I have not found any references to croquet in Geneva newspapers from the 1860s, but in September of 1868, the Brooklyn Daily Eagle said, ‘People brag of croquet as a successful new amusement—”It brings young people together, you know.”’  Bringing young people together, while frowned on by some, was significant.  Croquet was one of the first outdoor games that men and women played together, and it gave them opportunities to talk together in relative privacy.  The local papers carried several stories and poems about romance among the wickets – some humorous, some serious.  As the Courierput it in April of 1877, “The proprietors of croquet grounds are preparing for the spring and summer . . . and many will be . . . the matches made.”  Matches made, as opposed to matches played, is a reference to courtship.
 
 
 
Croquet, though, had its dark side.  Women were widely assumed to cheat by moving the balls under their skirts.  In 1875, the Geneva Gazetteprinted a fictional story of a devoted married couple who got into a terrible argument over the game; it ended with the wife telling her husband to shove his mallet down his throat and choke on it.  The Gazette referred in 1899 to croquet’s “devastating effect on the temper, its known tendency to break up happy homes and destroy the friendships of years.         . . . the rules are numerous, and new points are continually coming up, so that interested players often discuss the rules and dispute the interpretation with as much vehemence as baseball players in their quarrels with the umpires.”

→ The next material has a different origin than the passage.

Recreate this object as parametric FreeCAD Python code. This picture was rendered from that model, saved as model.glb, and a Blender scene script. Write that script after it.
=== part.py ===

As the Daily Times explained it in 1899, “Students of human nature can get a great deal of quiet pleasure out of the game.  The honest and dishonest natures will assert themselves, just as surely as in poker.  The quarrelsome and peaceful dispositions also show themselves.  One cannot always tell on the croquet field whom to marry, but it is not hard to tell whom one should not marry.”
 
The Oswego Daily Times tells us in 1873 about the Moral Discipline of Croquet.  “[Croquet] is a severe test of Christian principle . . . a rare test of character.  We have played with men whose high position warranted us in expecting the utmost honorableness and fair dealing.  But croquet was too great a strain upon their moral natures – the weakness of their characters revealed itself.  We remember a college president who could not help stopping his ball in the most accidental fashion when it was likely to roll too far.  We know fair ladies who, in a closely-contested game, always happen to dislocate their balls with their dress skirts, who then claim every advantage in replacing them.  What shall we say of such people?  That their honesty of character will not stand croquet – will not stand any of the severe tests to which the emulations of life subject them.”   
 
Despite the moral pitfalls, people continued to play croquet.  Even in the 1880s, when the game is supposed to have been in temporary eclipse, we find an advertisement in the Geneva Advertiser (May 1887) for Winnie’s China Hall at 204 Exchange Streetselling croquet sets.  It was, after all, also “a game for all ages, and an enthusiast of rising eighty may play all day with an amateur of eight.”  (Geneva Gazette August 4, 1899)  The definitive word on the subject came early.  In 1878 the Courier printed an account of a trip from Genevato the Antrim coal mines in Tioga County – “For a little the Tioga river bears us company, and then we leave it to ascend the long ridge that lies between us and Antrim.  . . .The country grows rougher . . . the buildings are rude and unpainted; yet the inhabitants are not uncivilized.  They play croquet.”